Give again, word for word, each line from the top of the listing through the line that holds "a belly stopper.".

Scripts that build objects

+--

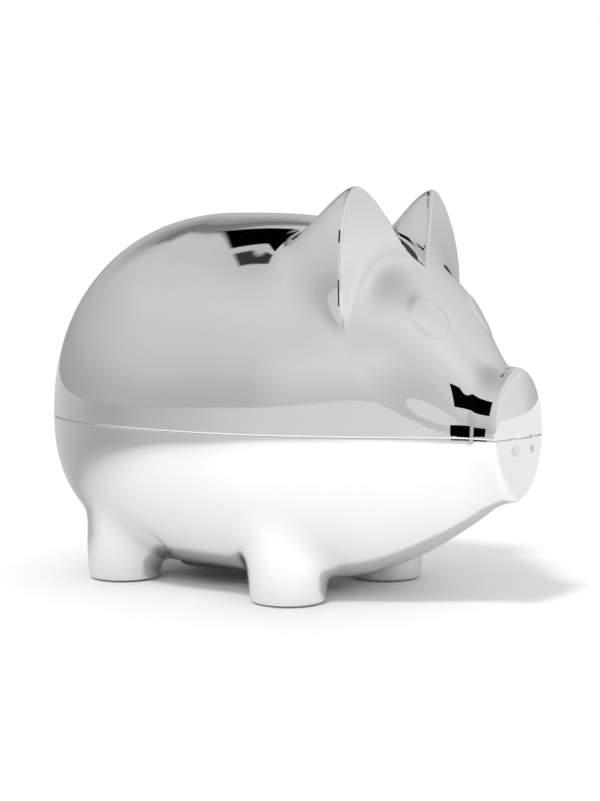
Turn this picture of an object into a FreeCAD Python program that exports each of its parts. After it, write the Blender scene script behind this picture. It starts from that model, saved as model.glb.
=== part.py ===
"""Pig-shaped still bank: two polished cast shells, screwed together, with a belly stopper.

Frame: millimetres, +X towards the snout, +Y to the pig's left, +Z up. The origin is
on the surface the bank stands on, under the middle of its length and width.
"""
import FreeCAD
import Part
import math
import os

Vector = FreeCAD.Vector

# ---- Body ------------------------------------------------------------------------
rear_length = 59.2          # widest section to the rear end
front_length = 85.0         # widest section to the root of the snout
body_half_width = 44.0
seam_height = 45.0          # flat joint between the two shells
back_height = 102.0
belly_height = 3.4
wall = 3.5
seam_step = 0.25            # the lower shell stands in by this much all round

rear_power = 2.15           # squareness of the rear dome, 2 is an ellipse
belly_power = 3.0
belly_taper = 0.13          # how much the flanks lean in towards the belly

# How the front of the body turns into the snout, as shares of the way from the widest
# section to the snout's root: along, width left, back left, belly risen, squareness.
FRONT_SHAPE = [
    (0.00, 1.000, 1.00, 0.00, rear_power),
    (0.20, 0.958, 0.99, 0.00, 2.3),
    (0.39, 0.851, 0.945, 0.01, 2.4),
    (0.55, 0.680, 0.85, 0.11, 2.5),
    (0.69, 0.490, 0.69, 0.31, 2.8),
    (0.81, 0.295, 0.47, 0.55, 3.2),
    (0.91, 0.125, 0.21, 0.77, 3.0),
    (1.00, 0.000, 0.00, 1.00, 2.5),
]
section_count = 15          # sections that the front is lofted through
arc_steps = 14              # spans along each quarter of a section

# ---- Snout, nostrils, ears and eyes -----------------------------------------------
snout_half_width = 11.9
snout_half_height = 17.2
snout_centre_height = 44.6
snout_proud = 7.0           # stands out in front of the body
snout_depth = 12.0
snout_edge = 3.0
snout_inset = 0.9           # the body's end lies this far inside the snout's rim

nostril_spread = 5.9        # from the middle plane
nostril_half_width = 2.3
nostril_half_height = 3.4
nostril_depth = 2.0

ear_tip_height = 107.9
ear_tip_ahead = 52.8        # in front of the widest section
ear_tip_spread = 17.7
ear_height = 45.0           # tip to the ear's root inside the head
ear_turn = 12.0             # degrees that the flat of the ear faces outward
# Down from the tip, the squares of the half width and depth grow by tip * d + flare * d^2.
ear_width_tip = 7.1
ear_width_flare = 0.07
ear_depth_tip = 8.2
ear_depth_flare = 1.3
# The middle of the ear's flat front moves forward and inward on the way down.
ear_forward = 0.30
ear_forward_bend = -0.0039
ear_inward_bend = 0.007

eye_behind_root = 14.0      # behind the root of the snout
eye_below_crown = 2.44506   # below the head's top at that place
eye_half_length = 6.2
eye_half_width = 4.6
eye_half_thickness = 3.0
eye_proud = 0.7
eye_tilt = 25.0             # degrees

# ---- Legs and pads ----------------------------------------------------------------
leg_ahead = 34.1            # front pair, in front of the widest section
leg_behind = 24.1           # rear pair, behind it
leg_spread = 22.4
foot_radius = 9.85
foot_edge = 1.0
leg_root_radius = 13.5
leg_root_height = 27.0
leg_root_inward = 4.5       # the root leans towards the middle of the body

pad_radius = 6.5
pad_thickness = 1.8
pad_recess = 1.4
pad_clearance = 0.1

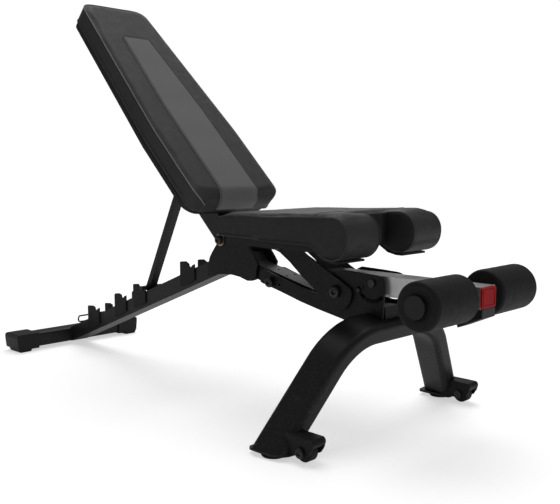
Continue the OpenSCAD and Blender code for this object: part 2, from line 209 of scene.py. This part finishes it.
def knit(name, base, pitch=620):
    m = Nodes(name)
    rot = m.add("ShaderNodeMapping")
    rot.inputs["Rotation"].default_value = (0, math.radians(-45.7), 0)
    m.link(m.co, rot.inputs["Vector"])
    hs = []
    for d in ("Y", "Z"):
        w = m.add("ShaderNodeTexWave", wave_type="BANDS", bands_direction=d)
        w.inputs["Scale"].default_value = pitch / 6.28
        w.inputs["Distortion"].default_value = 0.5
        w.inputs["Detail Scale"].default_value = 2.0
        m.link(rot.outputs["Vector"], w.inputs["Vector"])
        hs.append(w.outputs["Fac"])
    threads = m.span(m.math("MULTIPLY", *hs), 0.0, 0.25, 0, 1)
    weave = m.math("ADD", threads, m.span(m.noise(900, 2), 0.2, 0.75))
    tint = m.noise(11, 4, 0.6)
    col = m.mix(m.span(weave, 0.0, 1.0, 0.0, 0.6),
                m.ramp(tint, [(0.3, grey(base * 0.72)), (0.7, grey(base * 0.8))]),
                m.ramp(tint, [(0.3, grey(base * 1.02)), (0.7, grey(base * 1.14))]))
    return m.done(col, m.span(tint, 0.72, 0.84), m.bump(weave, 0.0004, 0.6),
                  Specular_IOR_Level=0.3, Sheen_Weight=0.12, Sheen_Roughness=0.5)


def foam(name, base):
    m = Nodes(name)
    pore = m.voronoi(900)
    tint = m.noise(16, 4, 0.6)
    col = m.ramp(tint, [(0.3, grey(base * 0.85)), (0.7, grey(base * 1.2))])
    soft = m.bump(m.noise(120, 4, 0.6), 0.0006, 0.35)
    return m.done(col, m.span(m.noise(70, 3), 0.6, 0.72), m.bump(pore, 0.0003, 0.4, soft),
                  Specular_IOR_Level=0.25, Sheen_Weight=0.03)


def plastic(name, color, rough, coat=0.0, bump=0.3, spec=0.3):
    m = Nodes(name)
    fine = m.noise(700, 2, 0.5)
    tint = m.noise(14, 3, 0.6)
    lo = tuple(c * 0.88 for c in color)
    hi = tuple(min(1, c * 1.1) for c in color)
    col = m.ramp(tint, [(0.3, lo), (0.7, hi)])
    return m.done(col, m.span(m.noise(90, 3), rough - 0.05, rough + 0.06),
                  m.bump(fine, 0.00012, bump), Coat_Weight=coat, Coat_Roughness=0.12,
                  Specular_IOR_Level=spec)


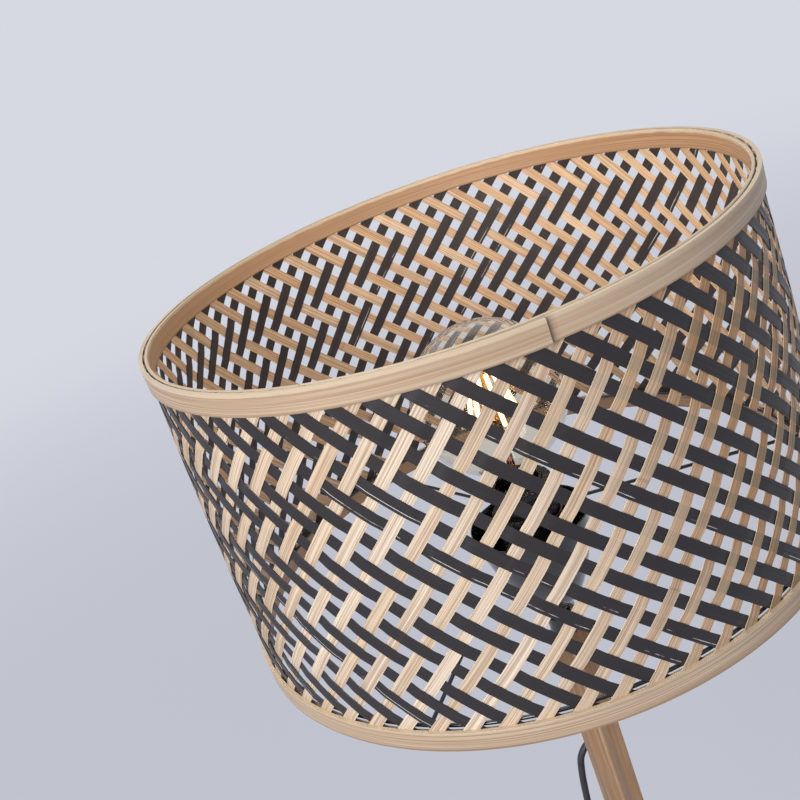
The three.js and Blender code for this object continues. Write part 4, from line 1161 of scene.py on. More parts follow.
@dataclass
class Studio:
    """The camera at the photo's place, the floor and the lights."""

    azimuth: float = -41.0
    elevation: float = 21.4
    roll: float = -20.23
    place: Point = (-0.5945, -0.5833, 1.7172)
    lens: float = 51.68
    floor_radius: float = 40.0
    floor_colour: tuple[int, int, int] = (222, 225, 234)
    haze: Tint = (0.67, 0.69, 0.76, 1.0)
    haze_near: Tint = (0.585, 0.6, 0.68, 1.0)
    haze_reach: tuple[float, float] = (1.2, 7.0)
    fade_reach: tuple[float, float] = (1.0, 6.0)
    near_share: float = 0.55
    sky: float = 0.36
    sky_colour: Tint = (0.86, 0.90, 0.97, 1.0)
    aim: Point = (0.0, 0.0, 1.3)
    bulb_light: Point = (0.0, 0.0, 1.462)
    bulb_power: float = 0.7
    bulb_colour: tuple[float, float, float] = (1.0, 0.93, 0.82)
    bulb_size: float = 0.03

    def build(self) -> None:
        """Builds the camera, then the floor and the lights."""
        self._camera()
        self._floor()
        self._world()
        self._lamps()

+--

→ **Written solution**
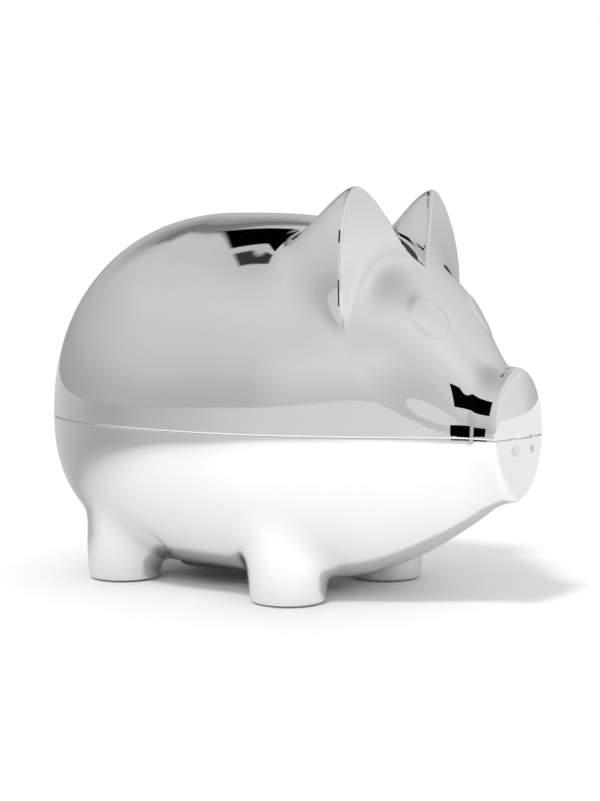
Turn this picture of an object into a FreeCAD Python program that exports each of its parts. After it, write the Blender scene script behind this picture. It starts from that model, saved as model.glb.
=== part.py ===
"""Pig-shaped still bank: two polished cast shells, screwed together, with a belly stopper.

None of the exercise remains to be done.